According to Carleton Montgomery, the executive director of the Pinelands Preservation Alliance, a not-for-profit that advocates for  preservation and protection of the Pinelands’ natural resources, there is a lot of data on the impacts of development inside and around the Pinelands on the natural resources the program is designed to protect, but the overall verdict is mixed.  The CMP has worked extremely well for watersheds whose headwaters are protected and where impervious cover is very limited throughout the watershed, but in others development is slowly degrading water quality and, in many areas, draining wetlands and streams.  In the preservation areas where the forest has largely been kept intact, water is good and plentiful, and native and rare species generally thrive.  Where the forest has been fragmented and where wetlands have been compromised, the same is not true. 

Says Montgomery: “These basic points should serve as a foundation for the need to continue being vigilant, for continuing to study the effects of the program, and for doing adaptive management where science shows the CMP is not working as intended.”

Note: This post has been updated with information about the Pinelands Preservation Alliance, and also to correct the number of municipalities having at least some of their land area within the Pinelands Area.  That number was initially reported as 55 rather than the correct number of 53.

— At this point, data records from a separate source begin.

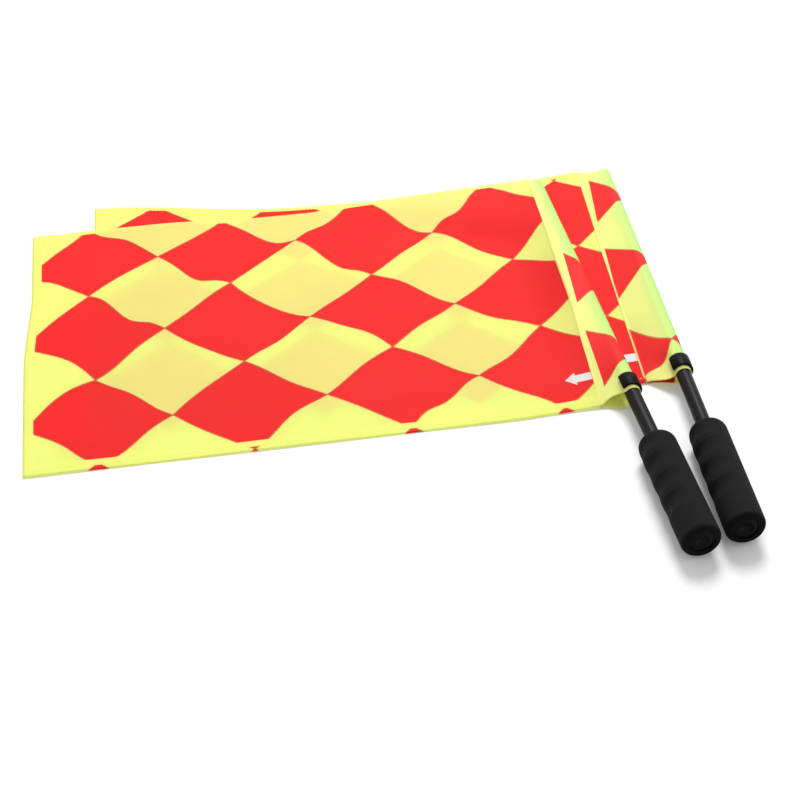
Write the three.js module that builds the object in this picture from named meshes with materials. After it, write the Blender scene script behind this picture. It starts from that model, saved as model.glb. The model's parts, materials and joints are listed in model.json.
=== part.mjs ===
// A pair of soccer linesman flags, the front one lying on the rear one. Millimetres, +Z up.
// Each flag is a turning pole with its cloth, held in a foam handle on one long axis.
import * as THREE from 'three';
import { mergeVertices } from 'three/addons/utils/BufferGeometryUtils.js';

// Pole: a thin round tube, from the tip cap to the stop inside the handle
const showingPole = 58;
const poleRadius = 6;
const poleWall = 1;
const tipHeadLength = 5;
const tipStemLength = 14;

// Gaps: between pieces that turn on each other, and between pieces that are fixed
const runningGap = 0.3;
const seatGap = 0.3;

// Handle: a foam grip on a plastic liner, which holds the end of the pole in a chamber
const gripLength = 116;
const gripRadius = 15.5;
const gripShoulder = 9;
const gripEndRounding = 4;
const linerRadius = 9;
const linerTopDepth = 8;
const chamberRadius = 7.8;
const buttRecess = 1;
const buttHeadThickness = 1.6;
const buttStemLength = 4;
const stopFlangeThickness = 3;
const stopStemLength = 18;
const washerThickness = 1;

// Finger grooves, on the side of the grip that faces up and towards the fly end
const grooveCount = 4;
const groovePitch = 22;
const grooveFirst = 13;
const grooveHalfWidth = 8.5;
const grooveDepth = 1.8;
const grooveFacingDegrees = 150;
const grooveHalfSpanDegrees = 85;

// Clip: an open plastic ring that holds the mouth of the pole sleeve on the pole
const clipWall = 1.8;
const clipLength = 15;
const clipHalfOpeningDegrees = 56;
const clipFromMouth = 3;

// Cloth: polyester, one cut that makes the field and the sleeve round the pole
const clothThickness = 0.6;
const clothHeight = 322;
const clothWidth = 477;
const layerGap = 0.35;
const sleeveSlotHalf = 0.15;
const sleeveFoldDepth = 1.2;
const neckDistance = 11.5;
const neckRunIn = 22;
const tentWidth = 36;
const farTentReachShare = 0.3;
const edgeDrape = 30;
const farDipHalfShare = 0.4;
const acrossPower = 1.15;
const tentPower = 1.6;
const openNeckShare = 0.8;
const drawInPower = 2;

// Main folds of the front cloth: two families of long diagonal ridges and a slow swell
const broadFoldHeight = 1.8;
const broadFoldSpacing = 118;
const narrowFoldHeight = 1.2;
const narrowFoldSpacing = 83;
const swellHeight = 0.8;
const swellSpacing = 205;
const foldWaves = [
  { height: broadFoldHeight, spacing: broadFoldSpacing, headingDegrees: -52, startShare: 0.67 },
  { height: narrowFoldHeight, spacing: narrowFoldSpacing, headingDegrees: -64, startShare: 0.19 },
  { height: swellHeight, spacing: swellSpacing, headingDegrees: 12, startShare: 0.59 },
];

// Counts of steps in the faceted shapes
const roundSteps = 28;
const domeSteps = 4;
const gripSteps = 28;
const shoulderSteps = 4;
const grooveSteps = 4;
const clipSteps = 10;
const lipSteps = 4;
const fieldStepsAcross = 34;
const fieldStepsAlong = 14;
const sleeveStepsAlong = 18;
const sleeveArcSteps = 12;

// How the pair lies: the gap between the butts of the two handles, how far the rear flag lies
// ahead of the front one, and how much further up its pole the rear cloth has slipped
const handleGap = 4.6;
const rearAdvance = 7;
const clothSlip = 10;

// Each flag's lie: tip, heading, how far the cloth reaches past the tip, how the fly end lies
// askew, how far its far corner is drawn in, how far the far edge dips at its slackest place,
// what lies underneath, where the sleeve's seam lies round the pole at its two ends, and how
// wide the cloth's rise to the seam is at the far end
const frontFlag = {
  prefix: 'front',
  tipX: 0,
  tipY: 0,
  yawDegrees: 1.33,
  clothPastTip: 6,
  flySkew: 7,
  flyDrawIn: 17,
  farDip: 0,
  farDipShare: 0.5,
  lift: clothThickness + layerGap,
  seamFar: { degrees: 100, distance: 8.8 },
  seamNear: { degrees: 217, distance: 20.5 },
  seamTurnStartShare: 0.25,
  neckDegrees: 202,
  farTentWidth: 190,
  foldShare: 1,
};

const fromDegrees = (degrees) => degrees * Math.PI / 180;
const stickLength = clothHeight - frontFlag.clothPastTip + showingPole + gripLength;

const rearYawDegrees = -2.4;
const polesSpread = Math.sin(fromDegrees(frontFlag.yawDegrees)) - Math.sin(fromDegrees(rearYawDegrees));
const rearFlag = {
  prefix: 'rear',
  tipX: 2 * gripRadius + handleGap + stickLength * polesSpread,
  tipY: rearAdvance,
  yawDegrees: rearYawDegrees,
  clothPastTip: frontFlag.clothPastTip + clothSlip,
  flySkew: -4,
  flyDrawIn: 0,
  farDip: 20,
  farDipShare: 0.6,
  lift: 0,
  seamFar: { degrees: 199, distance: 15.5 },
  seamNear: { degrees: 205, distance: 29 },
  seamTurnStartShare: 0,
  neckDegrees: 214,
  farTentWidth: tentWidth,
  foldShare: 0,
};

// Sizes that follow from those above
const boreRadius = poleRadius - poleWall;
const sleeveInnerRadius = poleRadius + seatGap;
const sleeveOuterRadius = sleeveInnerRadius + clothThickness;
const clipInnerRadius = sleeveOuterRadius + seatGap;
const gripStart = stickLength - gripLength;
const buttFace = stickLength - buttRecess;
const linerEnd = buttFace - buttHeadThickness - seatGap;
const buttStemEnd = linerEnd - buttStemLength;
const flangeEnd = buttStemEnd - runningGap;
const flangeStart = flangeEnd - stopFlangeThickness;
const poleEnd = flangeStart - seatGap;
const washerEnd = poleEnd;
const washerStart = washerEnd - washerThickness;
const chamberStart = washerStart - runningGap;
const linerStart = gripStart + linerTopDepth;

// A share from 0 to 1 that starts and ends smoothly
function smoothShare(share) {
  const held = Math.min(1, Math.max(0, share));
  return held * held * (3 - 2 * held);
}

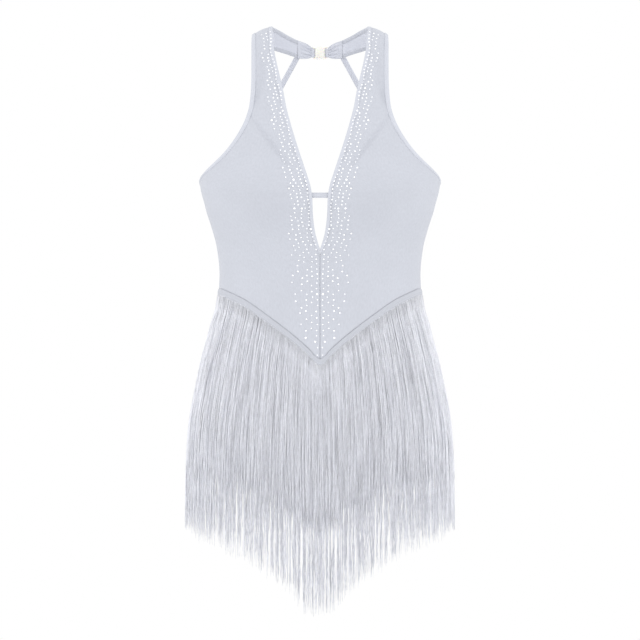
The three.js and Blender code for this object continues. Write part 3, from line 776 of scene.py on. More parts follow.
@dataclass(frozen=True)
class StrandFinish(Finish):
    """Soft twisted strands with a slight lustre, each of its own tone, with painted glints along
    them.
    """

    twist: float = 2.4
    roughness: float = 0.62
    spread: float = 0.1
    depth: float = 0.5

    def make(self) -> Material:
        """Makes the material from each strand's tone, a twist along it and painted glints."""
        shader = Shader(self.name)
        place, tone = shader.place(), shader.tone()
        turn = shader.node("Mapping", Vector=place, Rotation=(0.0, 0.0, 0.7)).outputs[0]
        twist = shader.waves(turn, "Y", self.twist, Distortion=0.6)
        # Noise along each strand, moved by its tone, that lightens and darkens its colour in
        # dashes: painted highlights for the twist catching the light.
        own = shader.node("CombineXYZ", X=shader.product(tone, 9.0)).outputs[0]
        moved = shader.node("VectorMath", {"operation": "ADD"}, i0=place, i1=own).outputs[0]
        long = shader.node("Mapping", Vector=moved, Scale=(90.0, 150.0, 1.0)).outputs[0]
        glint = shader.noise(long, 1.0, 2.0)
        light = shader.scaled(tone, 1 - self.spread, 1 + self.spread)
        light = shader.product(light, shader.scaled(glint, 0.86, 1.09, 0.3, 0.7))
        ply = shader.scaled(twist, 0.95, 1.03)
        shader.set(
            Base_Color=shader.tinted(self.color, shader.product(light, ply)),
            Normal=shader.bump(twist, 0.4, 0.0003),
            Roughness=self.roughness,
            Specular_IOR_Level=0.3,
            Sheen_Weight=0.2,
            Sheen_Roughness=0.4,
            Subsurface_Weight=self.depth,
            Subsurface_Radius=(1.0, 1.0, 1.0),
            Subsurface_Scale=0.0012,
        )
        return shader.material


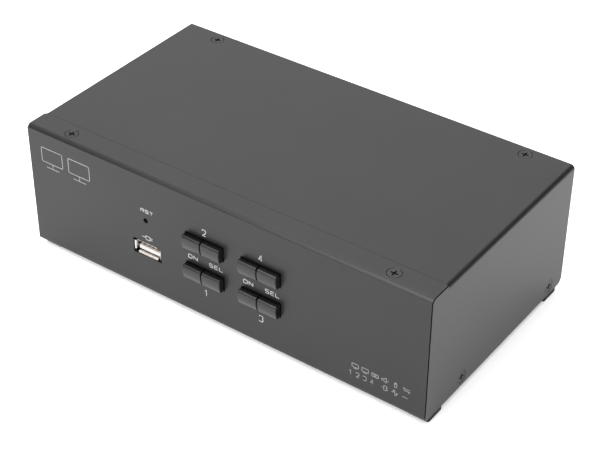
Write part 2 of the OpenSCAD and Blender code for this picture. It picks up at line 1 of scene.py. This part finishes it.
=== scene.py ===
"""The looks of the four-port KVM switch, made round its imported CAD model. Lengths are in metres."""

import math

import bmesh
import bpy
from mathutils import Matrix, Vector


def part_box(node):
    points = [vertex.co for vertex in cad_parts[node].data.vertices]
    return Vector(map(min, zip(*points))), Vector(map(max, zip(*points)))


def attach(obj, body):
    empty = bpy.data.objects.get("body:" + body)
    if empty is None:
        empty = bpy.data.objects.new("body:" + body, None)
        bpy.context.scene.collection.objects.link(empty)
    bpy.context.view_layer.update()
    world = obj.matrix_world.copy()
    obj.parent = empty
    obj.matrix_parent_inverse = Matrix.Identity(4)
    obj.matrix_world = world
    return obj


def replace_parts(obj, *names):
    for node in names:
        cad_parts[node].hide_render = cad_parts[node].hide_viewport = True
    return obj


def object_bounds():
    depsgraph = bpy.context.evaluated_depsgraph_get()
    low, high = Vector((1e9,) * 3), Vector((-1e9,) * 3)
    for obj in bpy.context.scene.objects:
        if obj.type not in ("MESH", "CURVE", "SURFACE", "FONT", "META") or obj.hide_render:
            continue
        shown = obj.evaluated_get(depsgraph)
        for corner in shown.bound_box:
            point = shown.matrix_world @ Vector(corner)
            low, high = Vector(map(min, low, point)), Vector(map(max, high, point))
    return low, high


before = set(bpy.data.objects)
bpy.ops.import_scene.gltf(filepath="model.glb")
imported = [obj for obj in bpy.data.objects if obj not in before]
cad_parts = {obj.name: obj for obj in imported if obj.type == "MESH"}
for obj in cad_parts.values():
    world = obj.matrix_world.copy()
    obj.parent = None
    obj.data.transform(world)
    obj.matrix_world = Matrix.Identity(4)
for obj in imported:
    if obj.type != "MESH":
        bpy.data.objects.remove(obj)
cad_low, cad_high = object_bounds()

MM = 0.001
CASE = "case"                      # the body that everything fixed rides on
scene = bpy.context.scene

# ---------------------------------------------------------------- camera

CAMERA_AZIMUTH = math.radians(35.70)      # to the right of the front
CAMERA_ELEVATION = math.radians(36.12)
CAMERA_ROLL = math.radians(0.27)
CAMERA_DISTANCE = 0.6722
CAMERA_LENS = 95.55
AIM_OFFSET = Vector((4.19, -2.71, -6.37)) * MM     # from the middle of the CAD box


def direction(azimuth, elevation):
    """The unit vector that points azimuth right of the front and elevation above the floor."""
    flat = math.cos(elevation)
    return Vector((math.sin(azimuth) * flat, -math.cos(azimuth) * flat, math.sin(elevation)))


def make_camera():
    camera = bpy.data.objects.new("camera", bpy.data.cameras.new("camera"))
    scene.collection.objects.link(camera)
    back = direction(CAMERA_AZIMUTH, CAMERA_ELEVATION)
    aim = (cad_low + cad_high) / 2 + AIM_OFFSET
    turn = (-back).to_track_quat("-Z", "Y").to_matrix() @ Matrix.Rotation(CAMERA_ROLL, 3, "Z")
    camera.matrix_world = Matrix.Translation(aim + back * CAMERA_DISTANCE) @ turn.to_4x4()
    camera.data.lens = CAMERA_LENS
    camera.data.clip_start = 0.01
    scene.camera = camera


make_camera()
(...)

One Response to “Regional Planning in the Pinelands: Well-Directed Growth, but What Effect on Natural Resources?”

  1. Tom O'Neill says:

    The figures marshalled in this report on the Pinelands give the lie to the development interests who claimed that a conservation-oriented regional planning process would stymie development across the region –if not by adverse decisions then by red-tape, delay and added expense. Future research might apply this lesson to the current, contentious debate about the Highlands. A clear plan and clear standards can smooth the path to development, perhaps even turn that path into a highway.